Essay on Christopher Solomon 's Rethinking The Wild

1544 Words Sep 14th, 2014 7 Pages
Humanity’s relationship with nature periodically shifts between symbiotic and parasitic. We feed off nature in order to survive, and in exchange, we carefully monitor how our behavior affects the environment and the organisms within it. Responsibility is the price we pay for dominance and sentience. To help fulfill this duty, the United States government established the Wilderness Act in 1954 with the intention of becoming passive “guardians” of nature instead of encroaching “gardeners.” Countless acres of wild lands, henceforth referred to as the “wilderness,” were declared off-limits to American industry and placed under federal oversight; the United States hoped that at least some small portion of nature could be free from the influence of man.

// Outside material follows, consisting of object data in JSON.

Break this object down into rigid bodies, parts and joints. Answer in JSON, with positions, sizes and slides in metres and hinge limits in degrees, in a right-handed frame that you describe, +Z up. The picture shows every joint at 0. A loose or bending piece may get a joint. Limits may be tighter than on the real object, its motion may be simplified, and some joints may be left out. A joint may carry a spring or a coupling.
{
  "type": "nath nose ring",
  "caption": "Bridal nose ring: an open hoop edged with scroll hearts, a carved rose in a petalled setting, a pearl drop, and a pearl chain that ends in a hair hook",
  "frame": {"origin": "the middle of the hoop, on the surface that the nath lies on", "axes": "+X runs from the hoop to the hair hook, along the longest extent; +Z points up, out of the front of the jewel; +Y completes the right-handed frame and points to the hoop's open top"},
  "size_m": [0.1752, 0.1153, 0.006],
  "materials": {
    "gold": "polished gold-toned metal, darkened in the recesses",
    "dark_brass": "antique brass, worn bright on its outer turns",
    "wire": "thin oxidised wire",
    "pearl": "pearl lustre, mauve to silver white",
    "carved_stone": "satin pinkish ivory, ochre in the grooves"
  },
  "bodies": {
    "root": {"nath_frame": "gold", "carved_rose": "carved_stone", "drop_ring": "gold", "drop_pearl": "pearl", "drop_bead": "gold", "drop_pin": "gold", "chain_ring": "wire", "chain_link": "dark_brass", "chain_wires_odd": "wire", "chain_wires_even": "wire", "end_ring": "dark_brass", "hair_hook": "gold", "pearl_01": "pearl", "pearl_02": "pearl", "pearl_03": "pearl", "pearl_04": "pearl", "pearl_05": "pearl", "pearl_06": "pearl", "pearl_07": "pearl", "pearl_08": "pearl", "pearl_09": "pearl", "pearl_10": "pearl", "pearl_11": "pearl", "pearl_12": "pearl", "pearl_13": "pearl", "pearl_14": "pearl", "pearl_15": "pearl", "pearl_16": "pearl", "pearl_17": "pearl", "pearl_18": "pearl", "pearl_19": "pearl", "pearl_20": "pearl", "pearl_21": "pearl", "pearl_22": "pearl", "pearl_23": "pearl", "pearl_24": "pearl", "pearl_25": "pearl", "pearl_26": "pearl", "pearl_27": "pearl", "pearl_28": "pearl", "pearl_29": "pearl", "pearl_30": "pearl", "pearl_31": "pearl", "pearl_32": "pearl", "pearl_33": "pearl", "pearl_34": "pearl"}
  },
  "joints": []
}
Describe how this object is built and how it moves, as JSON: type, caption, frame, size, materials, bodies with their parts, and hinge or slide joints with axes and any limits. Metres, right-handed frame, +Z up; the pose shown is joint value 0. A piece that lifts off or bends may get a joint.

However, the Wilderness Act failed. In his article, “Rethinking the Wild”, Christopher Solomon questions the effectiveness of the law in the wake of climate change and concludes that, after fifty years of failed guardianship, mankind must take a proactive role in environmental protection, that of the gardener (Solomon 1). Though critics will continue their support of the guardian role, it logically follows that few actions can be taken to manage the environment when mankind refuses take action. Because our species possesses a greater stake in the wilderness than we realize, we must assume the gardener role to secure our interests and uphold our ethical standards.